>> begin Dataset extract
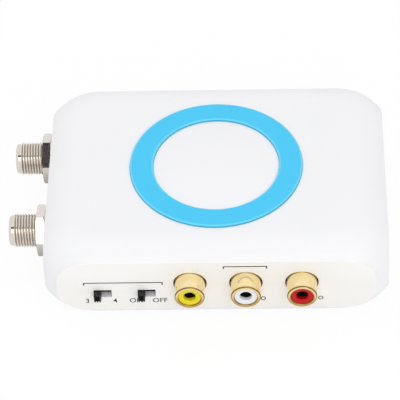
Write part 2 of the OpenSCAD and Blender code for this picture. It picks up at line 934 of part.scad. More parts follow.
// Slide switch pieces, about the middle of the slot: x across, y to the rear, z up
module at_switch(x) {
    translate([x, switch_y, switch_z]) children();
}

module switch_frame() {
    difference() {
        translate([-switch_w / 2, 0, -switch_axis_h]) cube([switch_w, switch_d, switch_h]);
        translate([-switch_w / 2 + sheet_t, sheet_t, -switch_axis_h + sheet_t])
            cube([switch_w - 2 * sheet_t, switch_d + over, switch_h - 2 * sheet_t]);
        translate([-frame_slot_w / 2, -over, -frame_slot_h / 2])
            cube([frame_slot_w, sheet_t + 2 * over, frame_slot_h]);
    }
}

module switch_base() {
    inset = sheet_t + snug_gap;
    difference() {
        translate([-switch_w / 2 + inset, switch_d - switch_base_t, -switch_axis_h + inset])
            cube([switch_w - 2 * inset, switch_base_t, switch_h - 2 * inset]);
        for (i = [-1 : 1])
            translate([i * terminal_pitch - tail_w / 2 - snug_gap, -over, -tail_t / 2 - snug_gap])
                cube([tail_w + 2 * snug_gap, switch_d + 2 * over, tail_t + 2 * snug_gap]);
    }
}

// Three pads that pass through the base and turn down to their tails
module switch_terminals(x) {
    for (i = [-1 : 1]) {
        translate([x + i * terminal_pitch, switch_tail_y, 0]) tail_strip(tail_w, switch_z + tail_t / 2);
        translate([x + i * terminal_pitch - tail_w / 2,
            switch_y + switch_d - switch_base_t - terminal_pad, switch_z - tail_t / 2])
            cube([tail_w, switch_base_t + terminal_pad + terminal_back, tail_t]);
    }
}

// The knob stands at the left end of its slot at rest
knob_rest_x = -knob_travel / 2;
knob_tip = knob_proud + wall + wall_gap;

module switch_knob() {
    w = knob_w / 2;
    root = sheet_t + slip_gap + slider_t / 2;
    valley = ridge_depth - knob_tip;
    translate([knob_rest_x, 0, 0]) {
        translate([-slider_w / 2, sheet_t + slip_gap, -switch_axis_h + sheet_t + slip_gap])
            cube([slider_w, slider_t, switch_h - 2 * (sheet_t + slip_gap)]);
        translate([0, 0, -knob_h / 2])
            linear_extrude(knob_h)
                polygon([[-w, root], [-w, valley], [-w * ridge_share, -knob_tip],
                    [-w * valley_share, valley], [0, -knob_tip], [w * valley_share, valley],
                    [w * ridge_share, -knob_tip], [w, valley], [w, root]]);
    }
}

module switch_clip() {
    translate([knob_rest_x, sheet_t + slip_gap + slider_t, 0]) {
        translate([-clip_w / 2, 0, -clip_h / 2]) cube([clip_w, clip_t, clip_h]);
        for (s = [-1, 1])
            translate([s * (clip_w / 2 - clip_h / 4), clip_t, -clip_h / 4])
                cylinder(r = clip_dimple_r, h = clip_h / 2);
    }
}

module channel_switch_frame() { color(steel) at_switch(channel_switch_x) switch_frame(); }
module channel_switch_base() { color(amber) at_switch(channel_switch_x) switch_base(); }
module channel_switch_terminals() { color(steel) switch_terminals(channel_switch_x); }
module channel_switch_knob() { color(black) at_switch(channel_switch_x) switch_knob(); }
module channel_switch_clip() { color(gold) at_switch(channel_switch_x) switch_clip(); }
module power_switch_frame() { color(steel) at_switch(power_switch_x) switch_frame(); }
module power_switch_base() { color(amber) at_switch(power_switch_x) switch_base(); }
module power_switch_terminals() { color(steel) switch_terminals(power_switch_x); }
module power_switch_knob() { color(black) at_switch(power_switch_x) switch_knob(); }
module power_switch_clip() { color(gold) at_switch(power_switch_x) switch_clip(); }

// Digital video input: a folded shell round a tongue with contacts on both faces
module at_input() {
    translate([input_x, flat_y - input_sink, input_z]) rotate([90, 0, 180]) mirror([0, 0, 1]) children();
}

module input_shell() {
    color(steel) {
        at_input()
            difference() {
                linear_extrude(input_d) input_outline(0);
                translate([0, 0, -over]) linear_extrude(input_d + 2 * over) input_outline(-input_t);
            }
        for (s = [-1, 1])
            translate([input_x + s * input_tab_x, input_tab_y, 0]) tail_strip(tail_w, input_z);
    }
}

module input_tongue() {
    color(black)
    at_input() {
        translate([0, 0, input_d - input_back_t])
            linear_extrude(input_back_t) input_outline(-input_t - snug_gap);
        translate([-tongue_w / 2, -tongue_t / 2, tongue_gap])
            cube([tongue_w, tongue_t, input_d - input_back_t - tongue_gap + over]);
    }
}

module input_contacts() {
    pitch = tongue_w / contact_count;
    color(gold)
    at_input()
        for (i = [0 : contact_count - 1], s = [0, 1]) mirror([0, s, 0])
            translate([(i - (contact_count - 1) / 2) * pitch - contact_w / 2, tongue_t / 2, 2 * tongue_gap])
                cube([contact_w, contact_t, input_d - input_back_t - 2 * tongue_gap]);
}

// Power jack: a moulded block whose nose fills the hole in the rear wall
power_nose = wall + wall_gap - power_nose_sink;

module power_jack_housing() {
    color(black)
    difference() {
        union() {
            translate([power_x - power_block_w / 2, power_block_y - power_block_d, board_top])
                cube([power_block_w, power_block_d, power_axis_h + power_block_top]);
            facing_rear(power_x, power_block_y - over, power_z)
                rimmed_rod(power_nose_r, power_nose + over, power_nose_sink);
        }
        facing_rear(power_x, power_block_y + power_nose - power_bore_len, power_z)
            cylinder(r = power_bore_r, h = power_bore_len + over);
        facing_rear(power_x, power_block_y - power_block_d - over, power_z)
            cylinder(r = power_root_r + snug_gap, h = power_block_d);
        translate([power_x, power_spring_y, 0]) strip_slot(power_strip_w, power_z - power_bore_r + over / 2);
    }
}

// The centre pin, held by the block's inner end, with its tail behind the block
module power_jack_pin() {
    color(nickel) {
        facing_rear(power_x, power_block_y - power_block_d - tail_t, power_z)
            cylinder(r = power_root_r, h = power_block_d);
        facing_rear(power_x, power_block_y + power_nose - power_bore_len, power_z)
            rimmed_rod(power_pin_r, power_bore_len - power_pin_sink, power_pin_r / 2);
        translate([power_x, power_pin_y, 0]) tail_strip(power_strip_w, power_z);
    }
}

// The leaf that touches the plug's sleeve from below
module power_jack_spring() {
    color(steel)
    translate([power_x, power_spring_y, 0]) tail_strip(power_strip_w, power_z - power_bore_r);
}

top_cover();
bottom_cover();
accent_ring();
case_screws();
rubber_feet();
circuit_board();
board_screws();
converter_chip();
modulator_chip();
regulator_chip();
crystal();
filter_capacitors();
choke_coils();
chip_passives();
rf_can_frame();
rf_can_lid();
socket_barrels();
socket_nuts();
socket_washers();
socket_insulators();
socket_contacts();
video_jack_shell();
left_jack_shell();
right_jack_shell();
video_jack_insert();
left_jack_insert();
right_jack_insert();
jack_housings();
jack_contacts();
jack_ground_tails();
channel_switch_frame();
channel_switch_base();
channel_switch_terminals();
channel_switch_knob();
channel_switch_clip();
power_switch_frame();
power_switch_base();
power_switch_terminals();
power_switch_knob();
power_switch_clip();
input_shell();
input_tongue();
input_contacts();
power_jack_housing();
power_jack_pin();
power_jack_spring();
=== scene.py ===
"""Looks of the RF modulator: finishes, cut threads, rolled sleeves, prints and the photo's view."""
import math

import bmesh
import bpy
from mathutils import Matrix, Vector


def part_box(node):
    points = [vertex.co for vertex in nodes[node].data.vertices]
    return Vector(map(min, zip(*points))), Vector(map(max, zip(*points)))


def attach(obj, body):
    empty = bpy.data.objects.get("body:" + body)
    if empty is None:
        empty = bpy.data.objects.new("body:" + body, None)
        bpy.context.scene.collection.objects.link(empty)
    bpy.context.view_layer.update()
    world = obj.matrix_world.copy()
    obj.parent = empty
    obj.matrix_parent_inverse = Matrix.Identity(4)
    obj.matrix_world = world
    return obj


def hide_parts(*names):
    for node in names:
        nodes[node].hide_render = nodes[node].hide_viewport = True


MM = 0.001

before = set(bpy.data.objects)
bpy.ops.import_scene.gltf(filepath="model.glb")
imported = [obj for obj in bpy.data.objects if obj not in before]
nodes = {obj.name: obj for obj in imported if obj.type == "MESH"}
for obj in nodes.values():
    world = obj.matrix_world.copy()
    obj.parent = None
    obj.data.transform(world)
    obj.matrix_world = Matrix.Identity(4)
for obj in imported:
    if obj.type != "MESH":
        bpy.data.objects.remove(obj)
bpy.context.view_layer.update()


def span(node):
    """Lowest corner, highest corner and middle of a CAD node."""
    low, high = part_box(node)
    return low, high, (low + high) / 2


# Places of the visible pieces, read from the CAD nodes
case_low, _, case_mid = span("top_cover")
front_y = case_low.y
seam_z = case_low.z
left_x = case_low.x
barrel_low, barrel_high, barrel_mid = span("socket_barrels")

# Side sockets
SOCKET_R = 4.76 * MM
SOCKET_BORE_R = 3.1 * MM
COLLAR_R = 4.35 * MM
COLLAR_LEN = 1.6 * MM
COLLAR_EDGE = 0.8 * MM
FLANGE_R = 5.4 * MM
FLANGE_FROM = 1.75 * MM
FLANGE_T = 1.3 * MM
CRIMP_R = 4.0 * MM
THREAD_PITCH = 25.4 / 32 * MM
socket_z = barrel_mid.z
socket_ys = (barrel_low.y + FLANGE_R, barrel_high.y - FLANGE_R)

# Ring on the lid
RING_OUTER_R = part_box("accent_ring")[1].x
RING_INNER_R = 17.75 * MM

# Phono jacks and switches
JACK_NAMES = ("video_jack", "left_jack", "right_jack")
JACK_R = 4.15 * MM
JACK_INNER_R = 3.4 * MM
JACK_MOUTH_R = 3.05 * MM
JACK_BORE_R = 1.7 * MM
SWITCH_NAMES = ("channel_switch", "power_switch")

# Prints on the front
PRINT_T = 0.03 * MM
PRINT_LOW_Z = 6.6 * MM
PRINT_TALL = 1.75 * MM
LINE_T = 0.33 * MM
LEG = 1.1 * MM
MARK_Z = 7.8 * MM
MARK_R = 0.74 * MM
MARK_T = 0.28 * MM

# Photograph's camera, in the frame of the part
IMAGE_PX = 400
FOCAL_PX = 2298.8
SENSOR = 36.0
CAMERA_DISTANCE = 656.9 * MM
CAMERA_PITCH = math.radians(45.81)
CAMERA_YAW = math.radians(2.76)
CAMERA_ROLL = math.radians(-2.68)
CAMERA_AIM = Vector((-4.96 * MM, -1.07 * MM, 12.8 * MM))

# Studio
WHITE = (1.0, 1.0, 1.0, 1.0)
AMBIENT = 0.62
FLOOR_REACH = 4.0
FLOOR_Z = -0.02 * MM
FLOOR_GLOW_SEEN = 0.93
FLOOR_GLOW_MIRRORED = 0.5
CARD_DISTANCE = 0.7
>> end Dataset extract
Set down, exactly and alone, the run of lines from the line that has "top_cover();" to the line that has "obj.data.transform(world)".

▸ Written answer
top_cover();
bottom_cover();
accent_ring();
case_screws();
rubber_feet();
circuit_board();
board_screws();
converter_chip();
modulator_chip();
regulator_chip();
crystal();
filter_capacitors();
choke_coils();
chip_passives();
rf_can_frame();
rf_can_lid();
socket_barrels();
socket_nuts();
socket_washers();
socket_insulators();
socket_contacts();
video_jack_shell();
left_jack_shell();
right_jack_shell();
video_jack_insert();
left_jack_insert();
right_jack_insert();
jack_housings();
jack_contacts();
jack_ground_tails();
channel_switch_frame();
channel_switch_base();
channel_switch_terminals();
channel_switch_knob();
channel_switch_clip();
power_switch_frame();
power_switch_base();
power_switch_terminals();
power_switch_knob();
power_switch_clip();
input_shell();
input_tongue();
input_contacts();
power_jack_housing();
power_jack_pin();
power_jack_spring();
=== scene.py ===
"""Looks of the RF modulator: finishes, cut threads, rolled sleeves, prints and the photo's view."""
import math

import bmesh
import bpy
from mathutils import Matrix, Vector


def part_box(node):
    points = [vertex.co for vertex in nodes[node].data.vertices]
    return Vector(map(min, zip(*points))), Vector(map(max, zip(*points)))


def attach(obj, body):
    empty = bpy.data.objects.get("body:" + body)
    if empty is None:
        empty = bpy.data.objects.new("body:" + body, None)
        bpy.context.scene.collection.objects.link(empty)
    bpy.context.view_layer.update()
    world = obj.matrix_world.copy()
    obj.parent = empty
    obj.matrix_parent_inverse = Matrix.Identity(4)
    obj.matrix_world = world
    return obj


def hide_parts(*names):
    for node in names:
        nodes[node].hide_render = nodes[node].hide_viewport = True


MM = 0.001

before = set(bpy.data.objects)
bpy.ops.import_scene.gltf(filepath="model.glb")
imported = [obj for obj in bpy.data.objects if obj not in before]
nodes = {obj.name: obj for obj in imported if obj.type == "MESH"}
for obj in nodes.values():
    world = obj.matrix_world.copy()
    obj.parent = None
    obj.data.transform(world)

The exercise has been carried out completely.